If you’ve taken a peek at our Goalscorers market explanation, you may be familiar with ‘Each Way’ betting, and this comes into play for outright markets too. Its available sometimes, but not always, and by selecting the Each Way option, you are placing a second bet, the same value as the first bet, that they will finish in the top x places.

Usually in the market heading, you can see the terms of the Each Way bet. For example it may say

“Each Way 1/2 1-2” or “EW 1/5 1-2-3”

Essentially, the terms consist of two numbers. The first is a fraction, and here you can see what fraction of profit you would stand to receive from the ‘Each Way’ bet that you place. The second set of numbers show how many places will win.

Lets take the example ‘EW 1/2 1-2’:

This means that the each way portion of the bet will be 1/2 of the profit, and your bet will win if it finishes 1st or 2nd.

Lets say that we want to bet on a team at 15.0 (Dec) to win the World Cup, and these are the each way terms.

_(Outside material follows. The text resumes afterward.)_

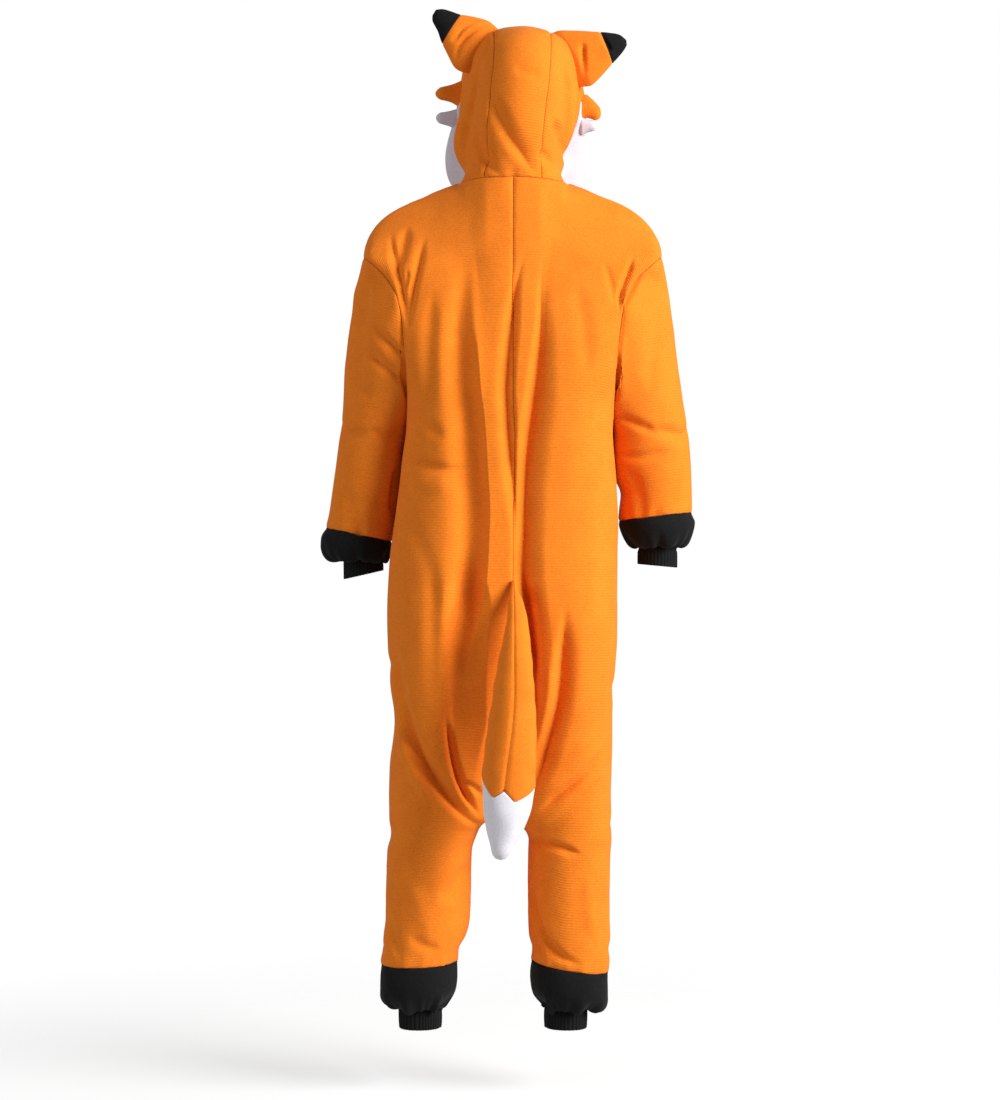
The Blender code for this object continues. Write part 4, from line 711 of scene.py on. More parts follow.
def hood_point(row, side, column):
    """A point of the hood; columns run from its middle to the face opening."""
    turn = math.radians(read(HOOD, "turn", row))
    half = read(HOOD, "edge_out", row) / math.sin(turn)
    strip = math.asin(HOOD_STRIP / half)
    rest = HOOD_SIDE_COLUMNS + HOOD_CHEEK_COLUMNS
    if column < HOOD_CENTRE_COLUMNS:
        angle = strip * column / HOOD_CENTRE_COLUMNS
    else:
        angle = strip + (turn - strip) * (column - HOOD_CENTRE_COLUMNS) / rest
    bend = (1 - math.cos(angle)) / (1 - math.cos(turn))
    top_y, top_z = read(HOOD, "top_y", row), read(HOOD, "top_z", row)
    y = top_y + (read(HOOD, "edge_y", row) - top_y) * bend
    hang = fade(row / HOOD_DIP_REACH)
    dip = hang * neck_point(neck_angle(column), side)[2]
    end_dip = hang * neck_point(neck_angle(HOOD_CENTRE_COLUMNS + rest), side)[2]
    z = top_z + (read(HOOD, "edge_z", row) - end_dip - top_z) * bend + dip
    out = half * math.sin(angle)
    if side < 0:
        share = max(0.0, (angle - strip) / (turn - strip))
        drawn = read(CHEEK_SPREAD, "drawn", row) * math.sin(math.pi * min(1.0, 0.8 * share)) ** 2
        out *= 1 - drawn + read(CHEEK_SPREAD, "spread", row) * share ** 4
    return np.array((read(HOOD, "lean", row) + side * out, y, z))


def hood_grid(side):
    """Half of the hood, from its middle to the face opening."""
    columns = np.arange(HOOD_COLUMNS * FINER + 1) / FINER
    rows = np.linspace(0, 1, HOOD_ROWS * FINER + 1)
    grid = np.array([[hood_point(row, side, column) for column in columns] for row in rows])
    grid[0] = [neck_point(neck_angle(column), side) for column in columns]
    return grid, rows


# ---------------------------------------------------------------- the skin

class Cage:
    """Grids of four-sided faces joined at their shared points, each face named by panel."""

    def __init__(self):
        self.points, self.faces, self.labels, self.maps, self.index = [], [], [], [], {}
        self.turns, self.rows = {}, {}
        self.grids = {}

    def number(self, point):
        key = tuple(int(round(c * 1e6)) for c in point)
        if key not in self.index:
            self.index[key] = len(self.points)
            self.points.append(np.array(point, float))
        return self.index[key]

    def add(self, name, grid, label, flip, turn, heights, anchor, side, closed=False):
        """Adds a grid. turn gives each column's angle round the garment, and heights each
        row's place in its table; the cloth's map counts from the anchor row and column 0."""
        numbers = [[self.number(p) for p in line] for line in grid]
        self.grids[name] = np.array(numbers)
        looped = np.concatenate([grid, grid[:, :1]], axis=1) if closed else grid
        across = np.linalg.norm(np.diff(looped, axis=1), axis=2)
        down = np.linalg.norm(np.diff(looped, axis=0), axis=2)
        u = side * np.pad(np.cumsum(across, axis=1), ((0, 0), (1, 0)))
        v = np.pad(np.cumsum(down, axis=0), ((1, 0), (0, 0)))
        v = v[anchor] - v
        width = len(numbers[0])
        for i in range(len(numbers)):
            for j in range(width):
                self.turns.setdefault(numbers[i][j], turn[j])
                self.rows.setdefault(numbers[i][j], heights[i])
        for i in range(len(numbers) - 1):
            for j in range(width if closed else width - 1):
                k = (j + 1) % width
                face = [numbers[i][j], numbers[i][k], numbers[i + 1][k], numbers[i + 1][j]]
                corners = [(u[i, j], v[i, j]), (u[i, j + 1], v[i, j + 1]),
                           (u[i + 1, j + 1], v[i + 1, j + 1]), (u[i + 1, j], v[i + 1, j])]
                keep = [n for n, number in enumerate(face) if number not in face[:n]]
                keep = keep[::-1] if flip else keep
                self.faces.append([face[n] for n in keep])
                self.maps += [corners[n] for n in keep]
                self.labels.append(label(i, j))


def make_cage():
    """The whole garment as one cage: body, sleeves and hood."""
    cage = Cage()
    for side, side_name in SIDES:
        loops = {}
        for face, face_name in ((BACK, "back"), (FRONT, "front")):
            grid, heights, armhole = body_grid(side, face)
            loops[face] = armhole

            def body_label(i, j, heights=heights, face_name=face_name, side_name=side_name):
                if heights[i] > BAND_END - 1e-6:
                    return f"leg_cuff_{side_name}"
                if heights[i] > LEG_END - 1e-6:
                    return f"leg_band_{side_name}"
                if face_name == "front" and j < FINER and heights[i] < PLACKET_END:
                    return f"front_{side_name}_strip"
                return f"{face_name}_{side_name}"

            turn = face * math.pi * np.linspace(0, 1, grid.shape[1])
            cage.add(f"{face_name}_{side_name}", grid, body_label, side * face < 0, turn,
                     heights, YOKE_ROWS * FINER, side)
        loop = np.concatenate([loops[BACK], loops[FRONT][-2:0:-1]])
        grid, heights = sleeve_grid(side, loop)

        def sleeve_label(i, _, heights=heights, side_name=side_name):
            if heights[i] > SLEEVE_BAND_END - 1e-6:
                return f"sleeve_cuff_{side_name}"
            if heights[i] > SLEEVE_END - 1e-6:
                return f"sleeve_band_{side_name}"
            return f"sleeve_{side_name}"

        turn = 2 * math.pi * np.arange(len(loop)) / len(loop)
        cage.add(f"sleeve_{side_name}", grid, sleeve_label, side > 0, turn, heights,
                 SLEEVE_COUNTS[0] * FINER, side, closed=True)
        grid, heights = hood_grid(side)

        def hood_label(i, j, side_name=side_name):
            if j < HOOD_CENTRE_COLUMNS * FINER:
                return "hood_centre"
            cheek = (HOOD_CENTRE_COLUMNS + HOOD_SIDE_COLUMNS) * FINER
            if j >= cheek and i < CHEEK_ROWS * FINER:
                return f"hood_cheek_{side_name}"
            return f"hood_side_{side_name}"

        turn = np.zeros(grid.shape[1])
        cage.add(f"hood_{side_name}", grid, hood_label, side > 0, turn, heights,
                 HOOD_ROWS, side)
    return cage


def ease(points, edges, centre, radius, rounds, keep=(), along=(1, 1, 1)):
    """Eases the cage near a place by moving its points towards their neighbours."""
    count = np.maximum(np.bincount(edges.flatten(), minlength=len(points)), 1)[:, None]
    for _ in range(rounds):
        weight = 0.5 * fade(np.linalg.norm(points - centre, axis=1) / radius)
        weight[list(keep)] = 0.0
        total = np.zeros_like(points)
        np.add.at(total, edges[:, 0], points[edges[:, 1]])
        np.add.at(total, edges[:, 1], points[edges[:, 0]])
        points = points + weight[:, None] * np.array(along) * (total / count - points)
    return points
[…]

A $10 bet on this outright would yield RETURNS of $150 if it wins, and therefore a PROFIT of $140. So the each way portion of the bet would yield a PROFIT of $70 if it wins, which is RETURNS of $80, meaning the each way part is decimal odds of 8.0. If you place this bet each way, you’re effectively placing a $10 bet on the team to win at odds of 15.0, and another $10 bet on the team to finish 1st or 2nd at odds of 8.0. Let see what happens if the team wins the tournament, and also if the team finishes second in the tournament:

  • If the team finishes first, both portions of the bet win, meaning you will make an overall profit of $210.
  • If the team finishes second, the ‘Win’ part of the bet will lose, but you will win the each way portion of the bet, meaning you will make an overall profit of $60 still.
  • If the team does not finish in the top 2, then both bets will lose, so you will lose $20.